What is SHEIN's free shipping threshold in the US?

It is commonly around $29 for standard shipping, with a flat fee near $3.99 below that, per SHEIN shipping guides. Some sources list a higher $49 minimum, so the safest move is to check the live total in your cart, since the number changes with promotions.

Is SHEIN free shipping the same in every country?

No. The threshold is set per market and per currency — roughly €39 across the EU including Germany and Poland, and ¥2,000 in Japan, based on regional and Japanese shipping guides. Currency swings and local promotions move each one independently.

Does the free shipping threshold count the price before or after discounts?

After. In Japan, for example, coupons and points are subtracted first, and only the final total is checked against the ¥2,000 line, according to a Japanese SHEIN guide. A discount can drop you back below the threshold, so watch your post-coupon total.

Do EU customs fees affect SHEIN free shipping?

They are separate charges. From July 2026 the EU applies a flat per-item duty on low-value parcels from retailers like SHEIN and is phasing out the old duty-free allowance, Euronews reports. Free shipping means SHEIN waives its delivery fee; it does not waive customs duty.

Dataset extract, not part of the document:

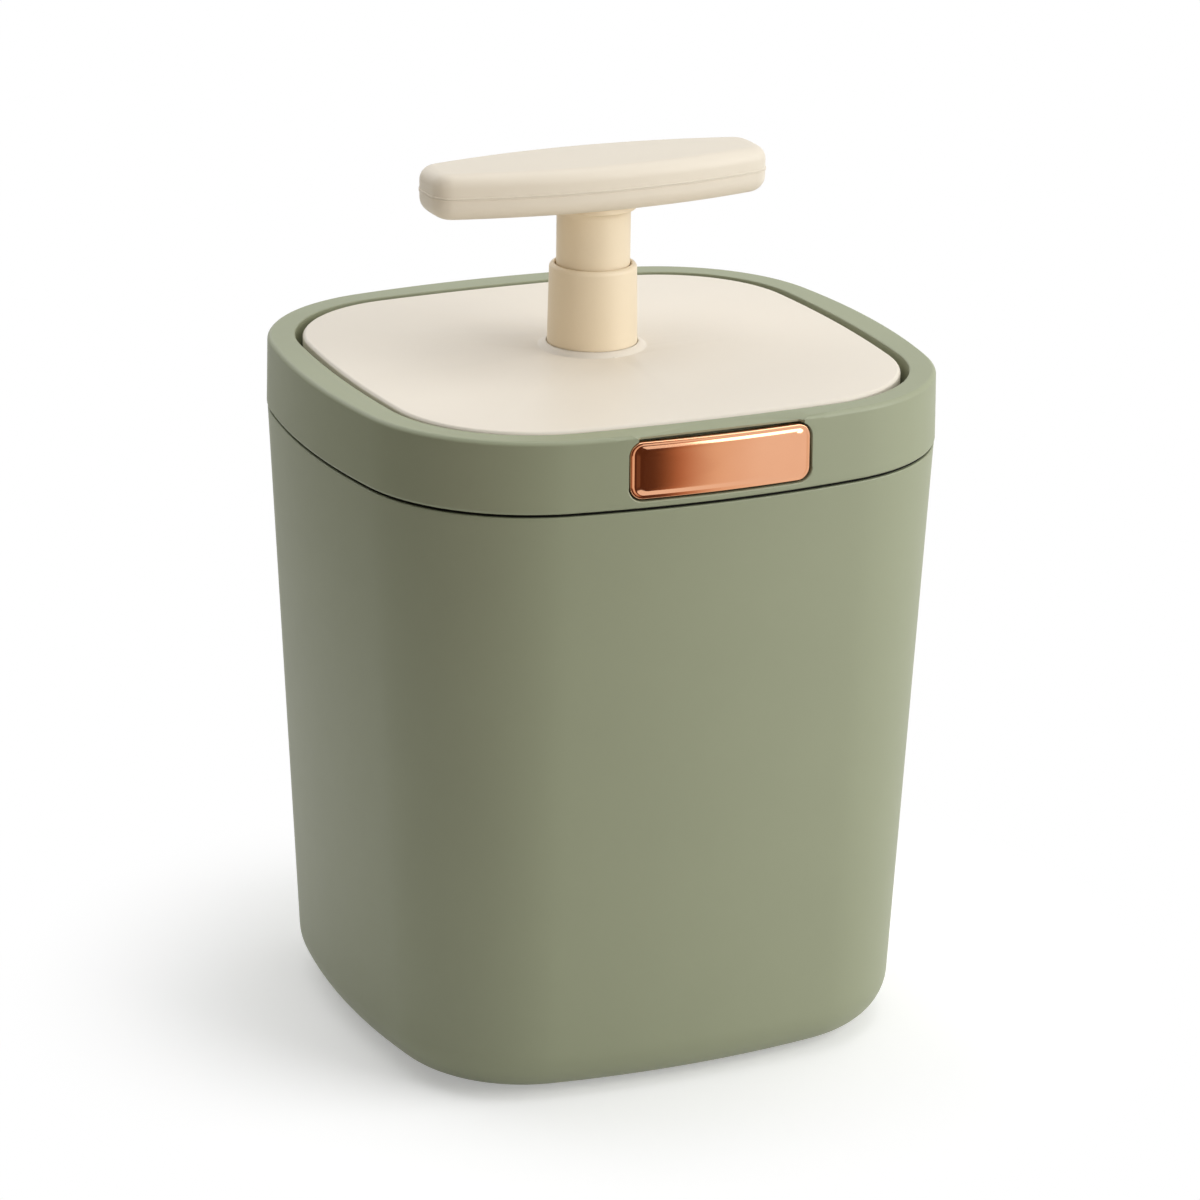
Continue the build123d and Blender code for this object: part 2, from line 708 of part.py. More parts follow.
def make_sleeve_nut():
    flats = Pos(0, plunger_y, lid_under - nut_thick) * RegularPolygon(nut_across / 2, 6, major_radius=False)
    nut = extrude(flats, nut_thick)
    return nut - post(0, plunger_y, lid_under - nut_thick, lid_under, sleeve_thread_radius + sleeve_thread_fit)


def make_stem():
    bottom = press_bottom + hub_floor
    flange_low = handle_parting - handle_joint_gap - stem_flange_thick
    stem = post(0, plunger_y, bottom, handle_parting - handle_joint_gap, stem_radius)
    stem += make_cove(stem_radius, stem_cove, handle_bottom - stem_cove_rim, stem_cove_rim)
    stem += post(0, plunger_y, flange_low, flange_low + stem_flange_thick, stem_flange_radius)
    stem -= post(0, plunger_y, bottom + stem_plug, handle_parting, stem_radius - stem_wall)
    stem -= post(0, plunger_y, bottom, bottom + stem_plug, plate_screw_size.shank + screw_fit)
    return stem


def handle_block(by, low, high):
    return Pos(0, plunger_y, 0) * block(inset(handle, by), low, high)


def make_handle_bottom():
    top = handle_parting - handle_joint_gap / 2
    shell = handle_block(0, handle_bottom, top)
    shell = fillet(shell.edges().group_by(Axis.Z)[0], handle_base_round)
    shell += handle_block(-bead_proud, top - bead_height / 2, top)
    shell -= handle_block(handle_wall, handle_bottom + handle_wall, top)
    shell += post(0, plunger_y, handle_bottom + handle_wall / 2, top, socket_radius)
    shell -= post(0, plunger_y, handle_bottom, top, stem_radius + stem_running)
    flange_low = handle_parting - handle_joint_gap - stem_flange_thick
    shell -= post(0, plunger_y, flange_low, top, stem_flange_radius + stem_running)
    for side in (-1, 1):
        x = side * handle_screw_x
        shell += post(x, plunger_y, handle_bottom + handle_wall / 2, top, handle_boss_radius)
        shell -= post(x, plunger_y, handle_bottom, top, handle_screw.shank + screw_clearance)
        shell -= post(x, plunger_y, handle_bottom, handle_bottom + handle_screw.head_thick,
                      handle_screw.head + screw_clearance)
    return shell


def make_handle_top():
    low = handle_parting + handle_joint_gap / 2
    shell = handle_block(0, low, handle_top_z)
    shell = fillet(shell.edges().group_by(Axis.Z)[-1], handle_top_round)
    shell += handle_block(-bead_proud, low, low + bead_height / 2)
    shell -= handle_block(handle_wall, low, handle_top_z - handle_wall)
    shell += tube(0, plunger_y, low, handle_top_z - handle_wall / 2, stem_flange_radius, clamp_radius)
    for side in (-1, 1):
        x = side * handle_screw_x
        shell += post(x, plunger_y, low, handle_top_z - handle_wall / 2, handle_boss_radius)
        shell -= post(x, plunger_y, low, handle_top_z - handle_wall, handle_screw.shank + screw_fit)
    return shell


def make_handle_screws():
    seat = handle_bottom + handle_screw.head_thick
    return [screw_up(side * handle_screw_x, plunger_y, seat, handle_screw) for side in (-1, 1)]


def press_block(by, low, high):
    return Pos(0, plunger_y, 0) * block(inset(press, by), low, high)


def make_press_plate():
    plate = press_block(0, press_bottom, press_top)
    plate = chamfer(plate.edges().group_by(Axis.Z)[0], press_bevel)
    plate -= press_block(press_rim_wall, press_bottom + press_thick, press_top)
    rib_top = press_bottom + press_thick + press_rib_height
    for turn in range(press_ribs):
        rib = slab(0, 2 * press.half_w, -press_rib_wall / 2, press_rib_wall / 2, press_bottom + press_thick, rib_top)
        rib = Pos(0, plunger_y, 0) * Rot(0, 0, turn * 360 / press_ribs) * rib
        plate += rib & press_block(press_rim_wall / 2, press_bottom, press_top)
    plate += post(0, plunger_y, press_bottom, press_bottom + hub_height, hub_radius)
    plate -= post(0, plunger_y, press_bottom + hub_floor, press_bottom + hub_height, stem_radius + stem_running)
    plate -= post(0, plunger_y, press_bottom, press_bottom + hub_floor, plate_screw_size.shank + screw_clearance)
    half_step = 180 / press_ribs
    for place in PolarLocations(drain_ring, press_ribs, start_angle=half_step):
        slit = Box(drain_length, drain_width, 2 * press_thick)
        plate -= Pos(0, plunger_y, press_bottom + press_thick / 2) * place * slit
    return plate


def make_washer():
    return tube(0, plunger_y, press_bottom - washer_thick, press_bottom, washer_radius,
                plate_screw_size.shank + screw_fit)


def make_plate_screw():
    return screw_up(0, plunger_y, press_bottom - washer_thick, plate_screw_size)


def make_button_face():
    face = button_prism(0, button_inset, button_thick)
    front = face.faces().sort_by(Axis.Y)[0]
    face = chamfer(front.edges(), button_bevel)
    recess = button_prism(-button_frame, -cut_reach, button_inset + button_face_depth)
    return face - recess


def arm_span():
    """Low and high edges of the slider's arms."""
    low = gutter_height + arm_gap
    return low, low + arm_height


def hook_front():
    return -(lid.half_d - lid_wall - catch_reach - catch_gap)


def bridge_y():
    return hook_front() - bridge_depth / 2 + hook_wall / 2 - button_travel


def bridge_screw_x():
    return (bridge_width - bridge_leg) / 2


def make_latch_slider():
    low, high = arm_span()
    slider = button_prism(-slider_margin, button_thick, button_thick + slider_thick)
    back = hook_front() + hook_wall
    plate_back = inset(between(collar_low, collar_high, 0.5), button_thick + slider_thick / 4)
    arm_front = -front_at(plate_back, arm_x + arm_width / 2)
    for side in (-1, 1):
        slider += slab(side * arm_x - arm_width / 2, side * arm_x + arm_width / 2, arm_front, back, low, high)
    slider += slab(-hook_width / 2, hook_width / 2, hook_front(), back, low, low + hook_height)
    nose_low = lid_bottom + catch_lift + catch_height + catch_play
    tip = -(lid.half_d - lid_wall - nose_gap)
    with BuildSketch(Plane.YZ) as profile:
        with BuildLine():
            Polyline((hook_front() + hook_wall / 2, nose_low), (tip, nose_low), (tip, nose_low + nose_tip),
                     (hook_front(), nose_low + nose_height), (hook_front() + hook_wall / 2, nose_low + nose_height),
                     close=True)
        make_face()
    slider += extrude(profile.sketch, hook_width / 2, both=True)
    slider += Pos(0, back + peg_length / 2, spring_height) * Rot(90, 0, 0) * Cylinder(peg_radius, peg_length)
    return slider


def make_latch_bridge():
    low, high = arm_span()
    y0 = bridge_y() - bridge_depth / 2
    y1 = bridge_y() + bridge_depth / 2
    top = high + bridge_gap + bridge_thick
    bridge = slab(-bridge_width / 2, bridge_width / 2, y0, y1, gutter_height, top)
    inner = bridge_width / 2 - bridge_leg
    bridge -= slab(-inner, inner, y0, y1, gutter_height, high + bridge_gap)
    for x in (-bridge_screw_x(), bridge_screw_x()):
        bridge -= post(x, bridge_y(), gutter_height, top, bridge_screw.shank + screw_clearance)
    return bridge


def make_latch_screws():
    low, high = arm_span()
    seat = high + bridge_gap + bridge_thick
    screws = []
    for x in (-bridge_screw_x(), bridge_screw_x()):
        head = post(x, bridge_y(), seat, seat + bridge_screw.head_thick, bridge_screw.head)
        screws.append(head + post(x, bridge_y(), seat - bridge_screw.length, seat, bridge_screw.shank))
    return screws


def make_latch_spring():
    start = hook_front() + hook_wall + spring_end_gap + spring_wire
    end = -mouth.half_d - spring_end_gap - spring_wire
    length = end - start
    pitch = length / spring_turns
    helix = Helix(pitch, length, spring_radius)
    wire = Plane(helix @ 0, z_dir=helix % 0) * RegularPolygon(spring_wire, spring_side_count)
    coil = sweep(wire, helix)
    print("latch spring: least gap between turns", round(pitch - 2 * spring_wire, 2), "mm")
    return Pos(0, start, spring_height) * Rot(-90, 0, 0) * coil


parts = {
    "outer_body": make_outer_body,
    "rubber_feet": make_feet,
    "inner_bucket": make_bucket,
    "collar_ring": make_collar_ring,
    "collar_frame": make_collar_frame,
    "collar_seal": make_collar_seal,
    "collar_screws": make_collar_screws,
    "hinge_pin": make_hinge_pin,
    "lid_plate": make_lid_plate,
    "lid_tray": make_lid_tray,
    "lid_gasket": make_lid_gasket,
    "lid_screws": make_lid_screws,
    "charcoal_filter": make_filter,
    "filter_cover": make_filter_cover,
    "plunger_sleeve": make_sleeve,
    "stem_seals": make_stem_seals,
    "sleeve_nut": make_sleeve_nut,
    "plunger_stem": make_stem,
    "handle_bottom": make_handle_bottom,
    "handle_top": make_handle_top,
    "handle_screws": make_handle_screws,
    "press_plate": make_press_plate,
    "plate_washer": make_washer,
    "plate_screw": make_plate_screw,
    "button_face": make_button_face,
    "latch_slider": make_latch_slider,
    "latch_bridge": make_latch_bridge,
    "latch_screws": make_latch_screws,
    "latch_spring": make_latch_spring,
}

os.makedirs("parts", exist_ok=True)
for name, make in parts.items():
    shape = make()
    if isinstance(shape, list):
        shape = Compound(children=shape)
    export_step(shape, "parts/" + name + ".step")
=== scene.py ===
import math

import bmesh
import bpy
import numpy as np
from mathutils import Matrix, Vector


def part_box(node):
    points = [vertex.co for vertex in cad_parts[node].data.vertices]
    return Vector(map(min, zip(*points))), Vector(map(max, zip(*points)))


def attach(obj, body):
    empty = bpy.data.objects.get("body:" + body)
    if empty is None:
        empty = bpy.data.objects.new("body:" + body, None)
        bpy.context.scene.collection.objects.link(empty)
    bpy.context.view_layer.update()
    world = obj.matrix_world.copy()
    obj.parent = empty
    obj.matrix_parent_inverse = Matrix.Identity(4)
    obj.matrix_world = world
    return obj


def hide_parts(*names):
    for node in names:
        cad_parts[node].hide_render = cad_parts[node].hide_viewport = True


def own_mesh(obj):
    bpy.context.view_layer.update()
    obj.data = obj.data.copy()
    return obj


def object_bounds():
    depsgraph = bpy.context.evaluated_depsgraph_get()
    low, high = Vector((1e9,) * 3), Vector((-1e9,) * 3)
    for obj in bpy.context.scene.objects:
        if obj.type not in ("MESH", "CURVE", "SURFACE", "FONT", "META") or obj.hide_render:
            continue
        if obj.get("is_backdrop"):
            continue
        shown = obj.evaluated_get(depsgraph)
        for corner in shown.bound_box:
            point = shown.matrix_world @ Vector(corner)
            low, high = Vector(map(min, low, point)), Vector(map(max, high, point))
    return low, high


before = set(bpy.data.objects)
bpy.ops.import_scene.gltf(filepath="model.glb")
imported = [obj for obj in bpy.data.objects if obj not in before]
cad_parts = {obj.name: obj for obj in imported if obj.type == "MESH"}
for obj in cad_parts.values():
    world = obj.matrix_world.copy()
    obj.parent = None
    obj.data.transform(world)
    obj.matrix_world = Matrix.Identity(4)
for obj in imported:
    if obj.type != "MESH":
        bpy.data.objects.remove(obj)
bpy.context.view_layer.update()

# Outer body: one moulded shell of matte sage plastic, soft at the foot and open at the top.
# Its wall leans out evenly from the table to the seam, where a thin lip stands round the
# bucket's flange. Everything else hangs in it or stands on it.
MM = 0.001


def outline(half_w, half_d, side_bow, front_bow, corner, per_arc=14):
    """Closed outline of four bowed sides and four corners, all tangent.

    A point is its arc's centre plus the arc's radius along the direction t. The side's centre
    lies on the X axis, the front's on the Y axis, and the corner's where the circles of radius
    bow minus corner about those two cross. The direction t is also the outward normal, so the
    outline moved in by a distance is the point minus that distance along t. One quarter is
    worked out and mirrored. Returns points and normals, each (count, 2), anticlockwise.
    """
    side_x = half_w - side_bow
    front_y = half_d - front_bow
    gap = math.hypot(side_x, front_y)
    reach_side = side_bow - corner
    reach_front = front_bow - corner
    along = (reach_side ** 2 - reach_front ** 2 + gap ** 2) / (2 * gap)
    off = math.sqrt(reach_side ** 2 - along ** 2)
    corner_x = side_x - (side_x * along + front_y * off) / gap
    corner_y = (front_y * along - side_x * off) / gap
    first = math.atan2(corner_y, corner_x - side_x)
    last = math.atan2(corner_y - front_y, corner_x)
    t = np.concatenate([np.linspace(0, first, per_arc)[:-1],
                        np.linspace(first, last, 2 * per_arc)[:-1],
                        np.linspace(last, math.pi / 2, per_arc)])
    on_side = t < first
    on_front = t >= last
    x = np.select([on_side, on_front], [side_x + side_bow * np.cos(t), front_bow * np.cos(t)],
                  corner_x + corner * np.cos(t))
    y = np.select([on_side, on_front], [side_bow * np.sin(t), front_y + front_bow * np.sin(t)],
                  corner_y + corner * np.sin(t))
    quarter = np.stack([x, y, np.cos(t), np.sin(t)], axis=1)
    mirror_x = quarter[::-1][1:] * [-1, 1, -1, 1]
    half = np.concatenate([quarter, mirror_x])
    other_half = half[1:-1] * -1
    loop = np.concatenate([half, other_half])
    return loop[:, :2], loop[:, 2:]


def arc(centre_in, centre_z, radius, start, end, steps=7):
    """Points of a profile on a circle, between two angles in degrees (0 outwards, 90 up).

    A profile's first number is the distance inwards from the outline, so outwards is negative.
    """
    a = np.radians(np.linspace(start, end, steps))
    return np.stack([centre_in - radius * np.cos(a), centre_z + radius * np.sin(a)], axis=1)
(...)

Why do stores use free shipping thresholds at all?

Because they lift average order value while the marginal cost of shipping an extra item is low. As the worked example above shows, a second item in the same parcel adds far more profit than cost — which is why thresholds are a pricing strategy, not a favor, and the same logic underpins any store's cost economics.

Is "free shipping" actually free for the seller?

Never. The courier is always paid; the seller simply chooses to absorb that cost and price it into the product. The only question is whether the seller has measured the absorbed cost accurately enough to stay profitable.